[BEGIN Supplied entries]
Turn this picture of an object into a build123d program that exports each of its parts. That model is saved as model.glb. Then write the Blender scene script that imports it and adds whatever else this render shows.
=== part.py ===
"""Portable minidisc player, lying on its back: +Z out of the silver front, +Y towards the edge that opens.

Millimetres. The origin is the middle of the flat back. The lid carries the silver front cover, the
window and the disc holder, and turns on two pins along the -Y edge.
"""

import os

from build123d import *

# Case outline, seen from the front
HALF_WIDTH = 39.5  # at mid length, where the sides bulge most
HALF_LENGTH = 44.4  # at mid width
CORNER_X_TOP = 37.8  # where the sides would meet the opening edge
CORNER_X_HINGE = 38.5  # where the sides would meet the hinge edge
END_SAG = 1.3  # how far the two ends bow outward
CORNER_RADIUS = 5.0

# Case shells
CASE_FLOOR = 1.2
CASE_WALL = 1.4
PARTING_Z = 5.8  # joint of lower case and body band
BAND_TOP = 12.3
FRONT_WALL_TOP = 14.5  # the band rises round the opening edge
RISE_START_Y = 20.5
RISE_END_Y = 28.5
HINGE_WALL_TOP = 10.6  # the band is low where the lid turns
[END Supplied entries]
[BEGIN Supplied entries]
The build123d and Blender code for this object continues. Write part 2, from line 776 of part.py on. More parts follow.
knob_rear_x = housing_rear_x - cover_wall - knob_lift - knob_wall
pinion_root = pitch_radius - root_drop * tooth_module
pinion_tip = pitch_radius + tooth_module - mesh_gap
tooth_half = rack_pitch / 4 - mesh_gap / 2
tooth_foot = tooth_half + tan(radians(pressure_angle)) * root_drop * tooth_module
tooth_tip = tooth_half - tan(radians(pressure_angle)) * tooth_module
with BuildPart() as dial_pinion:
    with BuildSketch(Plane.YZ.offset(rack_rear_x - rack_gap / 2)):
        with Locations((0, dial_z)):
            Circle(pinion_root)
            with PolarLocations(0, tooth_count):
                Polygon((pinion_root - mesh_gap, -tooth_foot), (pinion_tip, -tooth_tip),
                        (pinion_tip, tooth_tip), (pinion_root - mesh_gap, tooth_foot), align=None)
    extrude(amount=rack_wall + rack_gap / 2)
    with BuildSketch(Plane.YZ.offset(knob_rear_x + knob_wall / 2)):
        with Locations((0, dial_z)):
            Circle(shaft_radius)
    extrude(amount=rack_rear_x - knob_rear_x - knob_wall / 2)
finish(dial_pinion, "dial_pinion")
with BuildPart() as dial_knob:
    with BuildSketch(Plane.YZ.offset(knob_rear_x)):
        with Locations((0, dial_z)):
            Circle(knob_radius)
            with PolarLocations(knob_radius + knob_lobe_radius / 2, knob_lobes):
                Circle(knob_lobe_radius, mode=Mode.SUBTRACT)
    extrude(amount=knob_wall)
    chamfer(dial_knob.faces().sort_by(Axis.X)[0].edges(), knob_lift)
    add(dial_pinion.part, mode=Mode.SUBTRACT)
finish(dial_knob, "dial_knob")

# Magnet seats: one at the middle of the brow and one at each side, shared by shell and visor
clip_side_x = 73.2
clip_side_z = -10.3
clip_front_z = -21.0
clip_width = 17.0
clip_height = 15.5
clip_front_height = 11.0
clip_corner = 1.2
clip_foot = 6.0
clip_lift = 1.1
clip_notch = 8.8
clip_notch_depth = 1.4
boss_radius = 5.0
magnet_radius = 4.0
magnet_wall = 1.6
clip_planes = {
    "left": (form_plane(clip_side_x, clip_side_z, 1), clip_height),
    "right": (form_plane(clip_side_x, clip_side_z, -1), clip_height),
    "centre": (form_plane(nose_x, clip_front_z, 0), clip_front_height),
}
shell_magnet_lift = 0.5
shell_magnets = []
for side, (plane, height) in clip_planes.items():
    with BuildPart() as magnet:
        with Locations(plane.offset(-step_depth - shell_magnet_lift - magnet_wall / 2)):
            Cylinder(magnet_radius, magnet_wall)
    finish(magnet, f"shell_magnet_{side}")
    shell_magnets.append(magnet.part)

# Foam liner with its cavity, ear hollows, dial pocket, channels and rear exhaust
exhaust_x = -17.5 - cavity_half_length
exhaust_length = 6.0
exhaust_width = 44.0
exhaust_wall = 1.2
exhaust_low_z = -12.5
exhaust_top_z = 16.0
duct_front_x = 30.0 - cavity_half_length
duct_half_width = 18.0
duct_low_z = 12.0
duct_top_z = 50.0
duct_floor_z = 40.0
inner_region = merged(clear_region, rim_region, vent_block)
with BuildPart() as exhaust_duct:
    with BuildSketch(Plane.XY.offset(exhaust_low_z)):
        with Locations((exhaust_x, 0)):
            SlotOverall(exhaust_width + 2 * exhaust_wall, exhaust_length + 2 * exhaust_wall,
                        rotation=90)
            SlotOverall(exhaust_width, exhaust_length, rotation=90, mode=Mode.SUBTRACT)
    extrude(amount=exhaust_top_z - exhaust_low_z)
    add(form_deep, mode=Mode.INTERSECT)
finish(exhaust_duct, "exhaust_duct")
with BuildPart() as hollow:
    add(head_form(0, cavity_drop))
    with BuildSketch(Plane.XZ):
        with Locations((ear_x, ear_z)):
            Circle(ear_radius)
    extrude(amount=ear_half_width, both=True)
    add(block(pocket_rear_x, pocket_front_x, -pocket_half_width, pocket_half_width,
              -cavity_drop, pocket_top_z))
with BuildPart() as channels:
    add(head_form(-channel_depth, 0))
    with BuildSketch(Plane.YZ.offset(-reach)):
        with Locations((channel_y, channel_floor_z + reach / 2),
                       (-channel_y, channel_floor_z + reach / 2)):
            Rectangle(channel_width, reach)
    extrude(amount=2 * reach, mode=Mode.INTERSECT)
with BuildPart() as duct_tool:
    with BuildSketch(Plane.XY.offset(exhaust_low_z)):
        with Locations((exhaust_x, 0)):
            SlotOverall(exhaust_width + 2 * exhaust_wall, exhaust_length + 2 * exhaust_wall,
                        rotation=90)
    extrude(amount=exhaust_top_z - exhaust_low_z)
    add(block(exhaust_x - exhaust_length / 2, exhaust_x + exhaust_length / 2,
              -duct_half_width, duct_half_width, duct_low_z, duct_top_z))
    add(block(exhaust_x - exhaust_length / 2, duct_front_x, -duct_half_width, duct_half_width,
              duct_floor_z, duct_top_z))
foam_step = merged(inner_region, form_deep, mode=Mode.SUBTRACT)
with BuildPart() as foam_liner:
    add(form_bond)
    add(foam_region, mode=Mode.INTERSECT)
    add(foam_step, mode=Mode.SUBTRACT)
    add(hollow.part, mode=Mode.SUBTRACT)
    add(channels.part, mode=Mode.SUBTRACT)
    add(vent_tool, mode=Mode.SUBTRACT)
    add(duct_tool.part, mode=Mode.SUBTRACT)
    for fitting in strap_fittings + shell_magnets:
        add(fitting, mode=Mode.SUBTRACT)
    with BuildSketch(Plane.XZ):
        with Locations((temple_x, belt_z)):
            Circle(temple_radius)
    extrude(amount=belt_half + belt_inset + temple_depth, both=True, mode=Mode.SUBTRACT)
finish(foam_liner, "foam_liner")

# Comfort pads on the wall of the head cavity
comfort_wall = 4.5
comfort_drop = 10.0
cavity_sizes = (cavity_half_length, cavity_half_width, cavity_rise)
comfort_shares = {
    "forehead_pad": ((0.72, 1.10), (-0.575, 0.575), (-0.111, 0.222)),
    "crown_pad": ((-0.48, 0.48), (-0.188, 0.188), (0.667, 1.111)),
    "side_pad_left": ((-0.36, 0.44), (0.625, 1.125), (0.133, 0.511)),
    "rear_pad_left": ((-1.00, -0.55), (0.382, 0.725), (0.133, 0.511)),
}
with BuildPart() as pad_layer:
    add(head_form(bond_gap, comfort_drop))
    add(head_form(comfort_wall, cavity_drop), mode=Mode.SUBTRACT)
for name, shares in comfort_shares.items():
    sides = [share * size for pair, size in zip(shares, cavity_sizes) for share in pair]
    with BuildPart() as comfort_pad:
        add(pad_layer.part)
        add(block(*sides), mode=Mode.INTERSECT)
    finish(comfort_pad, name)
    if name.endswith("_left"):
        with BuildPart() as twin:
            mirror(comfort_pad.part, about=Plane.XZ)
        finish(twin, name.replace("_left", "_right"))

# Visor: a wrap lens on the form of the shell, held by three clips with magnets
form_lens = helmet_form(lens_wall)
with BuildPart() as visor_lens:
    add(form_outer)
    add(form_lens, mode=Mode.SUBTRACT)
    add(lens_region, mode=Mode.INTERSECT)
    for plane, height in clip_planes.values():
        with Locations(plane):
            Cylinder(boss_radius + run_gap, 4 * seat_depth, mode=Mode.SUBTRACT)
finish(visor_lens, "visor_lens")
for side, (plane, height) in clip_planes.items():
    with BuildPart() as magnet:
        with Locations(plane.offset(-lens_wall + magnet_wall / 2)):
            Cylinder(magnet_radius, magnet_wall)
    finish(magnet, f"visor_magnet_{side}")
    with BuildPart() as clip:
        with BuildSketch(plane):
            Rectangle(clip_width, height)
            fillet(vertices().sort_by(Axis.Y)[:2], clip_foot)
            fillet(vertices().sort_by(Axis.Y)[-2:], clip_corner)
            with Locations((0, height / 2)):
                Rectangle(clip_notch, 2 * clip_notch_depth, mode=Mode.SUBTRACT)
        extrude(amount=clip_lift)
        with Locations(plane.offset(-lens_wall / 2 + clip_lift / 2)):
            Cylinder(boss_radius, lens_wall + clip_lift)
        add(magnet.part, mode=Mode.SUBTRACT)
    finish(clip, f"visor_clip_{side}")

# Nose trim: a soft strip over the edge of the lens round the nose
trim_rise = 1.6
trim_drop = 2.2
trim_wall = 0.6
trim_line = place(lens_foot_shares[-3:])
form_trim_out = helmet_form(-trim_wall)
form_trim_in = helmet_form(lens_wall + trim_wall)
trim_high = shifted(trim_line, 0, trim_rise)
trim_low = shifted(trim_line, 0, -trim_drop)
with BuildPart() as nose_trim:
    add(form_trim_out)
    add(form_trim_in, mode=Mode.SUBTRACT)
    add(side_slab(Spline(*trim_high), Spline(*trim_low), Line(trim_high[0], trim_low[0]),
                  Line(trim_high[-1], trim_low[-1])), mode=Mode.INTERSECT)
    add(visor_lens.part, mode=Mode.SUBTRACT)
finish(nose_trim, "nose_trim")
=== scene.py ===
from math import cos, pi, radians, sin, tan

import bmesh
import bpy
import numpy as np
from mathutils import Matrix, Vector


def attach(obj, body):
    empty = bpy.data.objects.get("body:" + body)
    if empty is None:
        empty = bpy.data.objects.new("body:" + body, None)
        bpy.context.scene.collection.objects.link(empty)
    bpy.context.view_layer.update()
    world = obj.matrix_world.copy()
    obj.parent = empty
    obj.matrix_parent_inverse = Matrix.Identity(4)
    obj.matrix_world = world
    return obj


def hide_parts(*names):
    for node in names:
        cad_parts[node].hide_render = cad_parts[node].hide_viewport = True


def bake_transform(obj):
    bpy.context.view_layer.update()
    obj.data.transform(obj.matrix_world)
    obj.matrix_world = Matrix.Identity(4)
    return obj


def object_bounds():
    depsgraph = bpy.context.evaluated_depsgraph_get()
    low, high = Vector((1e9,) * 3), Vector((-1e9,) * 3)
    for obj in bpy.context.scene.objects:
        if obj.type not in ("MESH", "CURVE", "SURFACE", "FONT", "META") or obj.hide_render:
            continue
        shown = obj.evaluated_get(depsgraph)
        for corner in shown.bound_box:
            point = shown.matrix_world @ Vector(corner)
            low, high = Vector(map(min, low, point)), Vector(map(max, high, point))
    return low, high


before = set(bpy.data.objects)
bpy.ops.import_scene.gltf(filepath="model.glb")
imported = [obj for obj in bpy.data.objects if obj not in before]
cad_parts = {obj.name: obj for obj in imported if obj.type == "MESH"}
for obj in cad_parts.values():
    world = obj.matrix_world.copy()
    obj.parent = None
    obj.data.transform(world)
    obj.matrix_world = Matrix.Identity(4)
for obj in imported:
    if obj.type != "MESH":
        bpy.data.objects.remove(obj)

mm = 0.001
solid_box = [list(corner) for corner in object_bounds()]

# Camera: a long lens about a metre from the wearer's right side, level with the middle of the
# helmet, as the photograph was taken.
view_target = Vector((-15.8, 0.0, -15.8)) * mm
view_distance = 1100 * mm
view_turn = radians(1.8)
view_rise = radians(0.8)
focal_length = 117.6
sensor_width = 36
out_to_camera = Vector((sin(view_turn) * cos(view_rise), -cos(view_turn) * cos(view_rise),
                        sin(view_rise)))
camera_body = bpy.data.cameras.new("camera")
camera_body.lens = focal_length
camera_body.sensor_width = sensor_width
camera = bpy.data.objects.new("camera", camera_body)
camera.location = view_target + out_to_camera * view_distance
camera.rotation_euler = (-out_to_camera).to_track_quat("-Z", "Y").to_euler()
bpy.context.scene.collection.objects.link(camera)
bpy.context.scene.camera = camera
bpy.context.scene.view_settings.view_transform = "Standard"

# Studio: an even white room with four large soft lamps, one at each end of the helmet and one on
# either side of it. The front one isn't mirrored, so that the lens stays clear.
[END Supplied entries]
** Exercise requirements **
Reproduce, without alteration, solely the lines beginning at the line that includes "# Nose trim: a" and ending at the line that includes "shown = obj.evaluated_get(depsgraph)", both lines included.

** Written solution **
# Nose trim: a soft strip over the edge of the lens round the nose
trim_rise = 1.6
trim_drop = 2.2
trim_wall = 0.6
trim_line = place(lens_foot_shares[-3:])
form_trim_out = helmet_form(-trim_wall)
form_trim_in = helmet_form(lens_wall + trim_wall)
trim_high = shifted(trim_line, 0, trim_rise)
trim_low = shifted(trim_line, 0, -trim_drop)
with BuildPart() as nose_trim:
    add(form_trim_out)
    add(form_trim_in, mode=Mode.SUBTRACT)
    add(side_slab(Spline(*trim_high), Spline(*trim_low), Line(trim_high[0], trim_low[0]),
                  Line(trim_high[-1], trim_low[-1])), mode=Mode.INTERSECT)
    add(visor_lens.part, mode=Mode.SUBTRACT)
finish(nose_trim, "nose_trim")
=== scene.py ===
from math import cos, pi, radians, sin, tan

import bmesh
import bpy
import numpy as np
from mathutils import Matrix, Vector


def attach(obj, body):
    empty = bpy.data.objects.get("body:" + body)
    if empty is None:
        empty = bpy.data.objects.new("body:" + body, None)
        bpy.context.scene.collection.objects.link(empty)
    bpy.context.view_layer.update()
    world = obj.matrix_world.copy()
    obj.parent = empty
    obj.matrix_parent_inverse = Matrix.Identity(4)
    obj.matrix_world = world
    return obj


def hide_parts(*names):
    for node in names:
        cad_parts[node].hide_render = cad_parts[node].hide_viewport = True


def bake_transform(obj):
    bpy.context.view_layer.update()
    obj.data.transform(obj.matrix_world)
    obj.matrix_world = Matrix.Identity(4)
    return obj


def object_bounds():
    depsgraph = bpy.context.evaluated_depsgraph_get()
    low, high = Vector((1e9,) * 3), Vector((-1e9,) * 3)
    for obj in bpy.context.scene.objects:
        if obj.type not in ("MESH", "CURVE", "SURFACE", "FONT", "META") or obj.hide_render:
            continue
        shown = obj.evaluated_get(depsgraph)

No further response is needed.